START

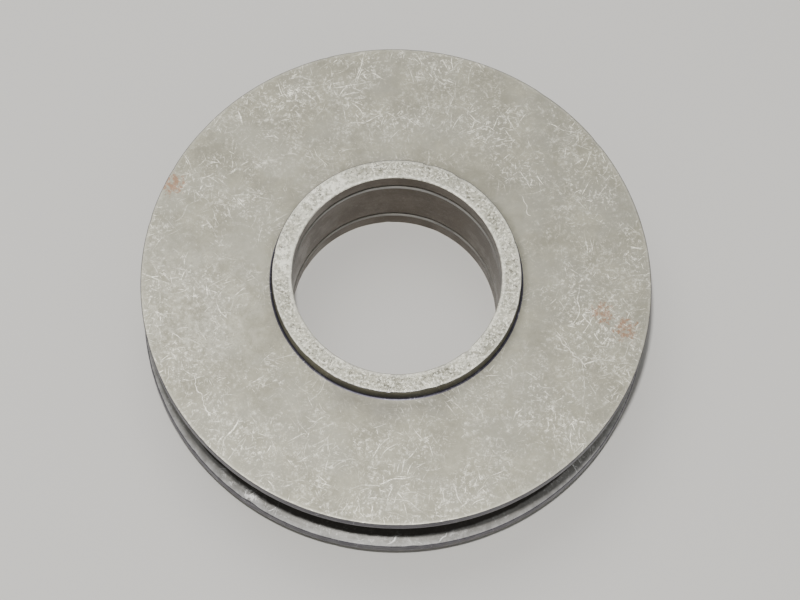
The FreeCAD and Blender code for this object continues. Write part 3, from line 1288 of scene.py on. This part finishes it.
@dataclass(frozen=True)
class SoftLight:
    """A square area light that looks at the wheel."""

    name: str
    azimuth: float
    elevation: float
    distance: float
    size: float
    watts: float

    def place(self, target: Vector) -> None:
        """Hang the light; azimuth 0 stands at the near side and turns to the right."""
        turn, tilt = math.radians(self.azimuth), math.radians(self.elevation)
        away = Vector((math.sin(turn) * math.cos(tilt), -math.cos(turn) * math.cos(tilt), math.sin(tilt)))
        data = bpy.data.lights.new(self.name, "AREA")
        data.size = self.size
        data.energy = self.watts
        lamp = show(self.name, data)
        lamp.location = target + away * self.distance
        lamp.rotation_euler = away.to_track_quat("Z", "Y").to_euler()


@dataclass(frozen=True)
class Studio:
    """A pale floor and soft light."""

    floor_half_width: float = 3.0
    floor_colour: Colour = (0.66, 0.64, 0.60)
    sky: Colour = (0.9, 0.92, 0.95)
    sky_strength: float = 0.34
    lights: tuple[SoftLight, ...] = (
        SoftLight("key", -10.0, 77.6, 1.5, 0.06, 20.0),
        SoftLight("far fill", -155.0, 62.0, 1.6, 1.1, 9.0),
    )

    def build(self, target: Vector, floor_height: float) -> None:
        """Make the floor, the sky and the lights.

        Args:
            target: where the lights look.
            floor_height: where the wheel stands.
        """
        bm = bmesh.new()
        bmesh.ops.create_grid(bm, x_segments=1, y_segments=1, size=self.floor_half_width,
                              matrix=Matrix.Translation((0.0, 0.0, floor_height)))
        mesh = bpy.data.meshes.new("floor")
        bm.to_mesh(mesh)
        bm.free()
        material = bpy.data.materials.new("Pale floor")
        material.use_nodes = True
        shader = material.node_tree.nodes["Principled BSDF"]
        shader.inputs["Base Color"].default_value = (*self.floor_colour, 1.0)
        shader.inputs["Roughness"].default_value = 0.7
        mesh.materials.append(material)
        show("floor", mesh)
        world = bpy.data.worlds.new("studio")
        world.use_nodes = True
        background = world.node_tree.nodes["Background"]
        background.inputs[0].default_value = (*self.sky, 1.0)
        background.inputs[1].default_value = self.sky_strength
        bpy.context.scene.world = world
        for light in self.lights:
            light.place(target)


def main() -> None:
    """Build the wheel, the studio and the camera."""
    logging.basicConfig(level=logging.INFO, format="%(name)s: %(message)s")
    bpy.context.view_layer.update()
    wheel = SheaveWheel()
    effects = Effects()
    finishes = [finish.build(effects) for finish in wheel_finishes(wheel)]
    piece = wheel.build(finishes)
    LOG.info("%s: %d faces, %d knocks", piece.name, len(piece.data.polygons), len(wheel.knocks))
    face_centre = Vector((0.0, 0.0, wheel.web_top))
    Studio().build(face_centre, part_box(CAD_NODE)[0].z)
    Viewpoint().place(face_centre)
    LOG.info("studio and camera placed")


if __name__ == "__main__":
    main()
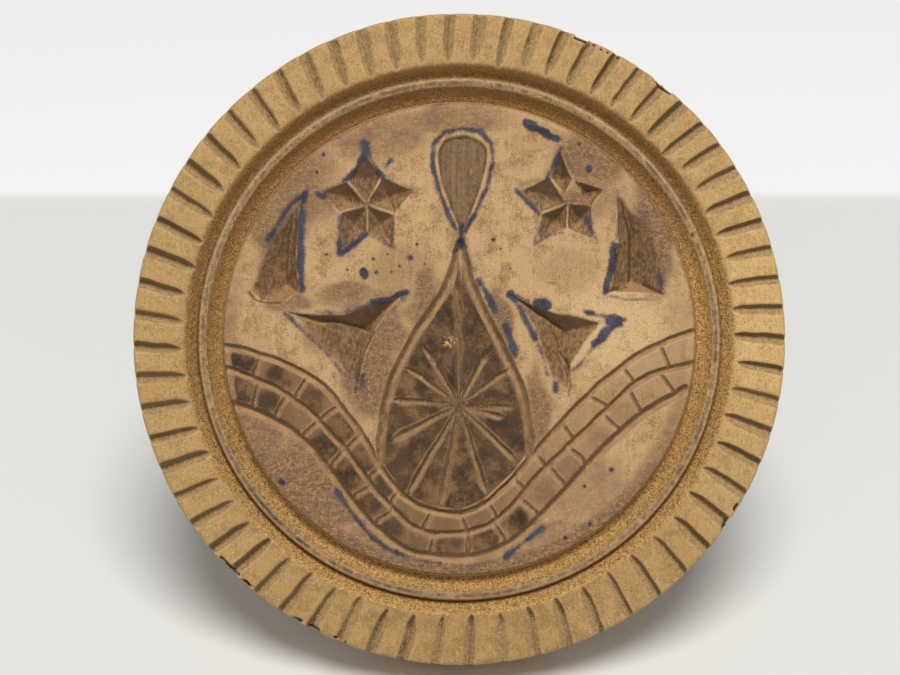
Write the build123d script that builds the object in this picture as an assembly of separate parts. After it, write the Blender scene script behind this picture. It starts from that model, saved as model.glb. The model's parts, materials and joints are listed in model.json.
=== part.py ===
from build123d import *
import math
import os

# A round carved butter print with a turned handle, standing on its rim and its knob.
# Millimetres. It is drawn with the carved face looking along +Z, then turned to stand.

# Overall sizes
disc_radius = 60.0
rim_thickness = 13.0
boss_height = 9.0
handle_length = 73.0
knob_radius = 14.5

# Carved face, from the rim inwards
land_width = 9.6
outer_cove_depth = 2.3
bead_width = 3.9
inner_cove_depth = 3.2
inner_cove_width = 2.6
field_depth = 0.9
edge_round = 0.9

# Carved pattern: depths below the field, and the share of each star point that is cut away
star_depth = 1.5
star_fill = 0.93
long_chip_depth = 2.2
armed_chip_depth = 2.1
drop_depth = 0.8
ray_depth = 0.8
fine_groove = {"width": 1.6, "depth": 0.8}
low_groove = {"width": 2.1, "depth": 0.95}
drop_groove = {"width": 2.1, "depth": 0.75}
cross_groove = {"width": 1.4, "depth": 0.65}

# Rim notches
notch_count = 65
notch_width = 2.4
notch_depth = 1.2

# Joint between the print and the handle
boss_radius = 20.0
tenon_radius = 7.5
tenon_clearance = 0.1
face_wood = 9.0
bore_end_gap = 0.5
kerf_depth = 5.5
wedge_thick = 3.0
wedge_thin = 1.0
wedge_side_gap = 0.6
peg_radius = 1.9
peg_clearance = 0.05
peg_proud = 0.4
peg_far_wood = 4.0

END

# REQUIRED TASK
Starting with the first line of the records, repeat every line up to and including the one containing "watts: float", and nothing else.

# TASK SOLUTION
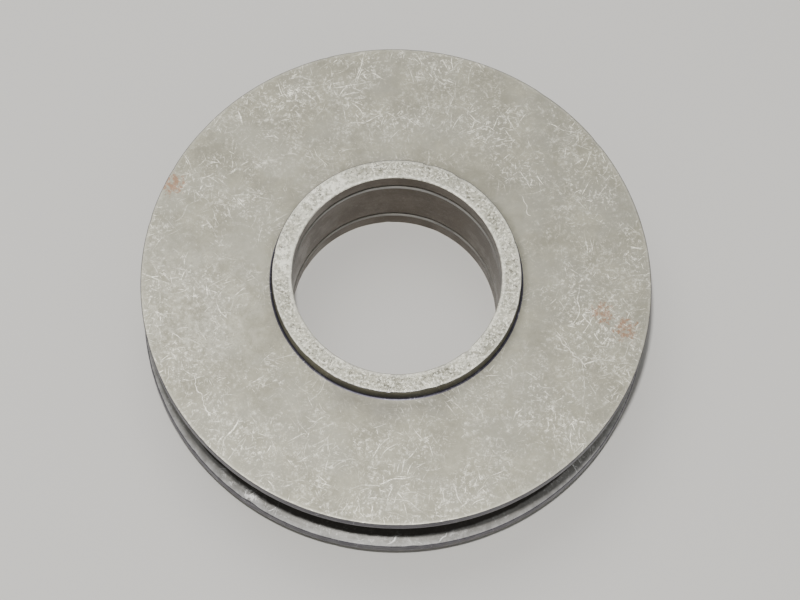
The FreeCAD and Blender code for this object continues. Write part 3, from line 1288 of scene.py on. This part finishes it.
@dataclass(frozen=True)
class SoftLight:
    """A square area light that looks at the wheel."""

    name: str
    azimuth: float
    elevation: float
    distance: float
    size: float
    watts: float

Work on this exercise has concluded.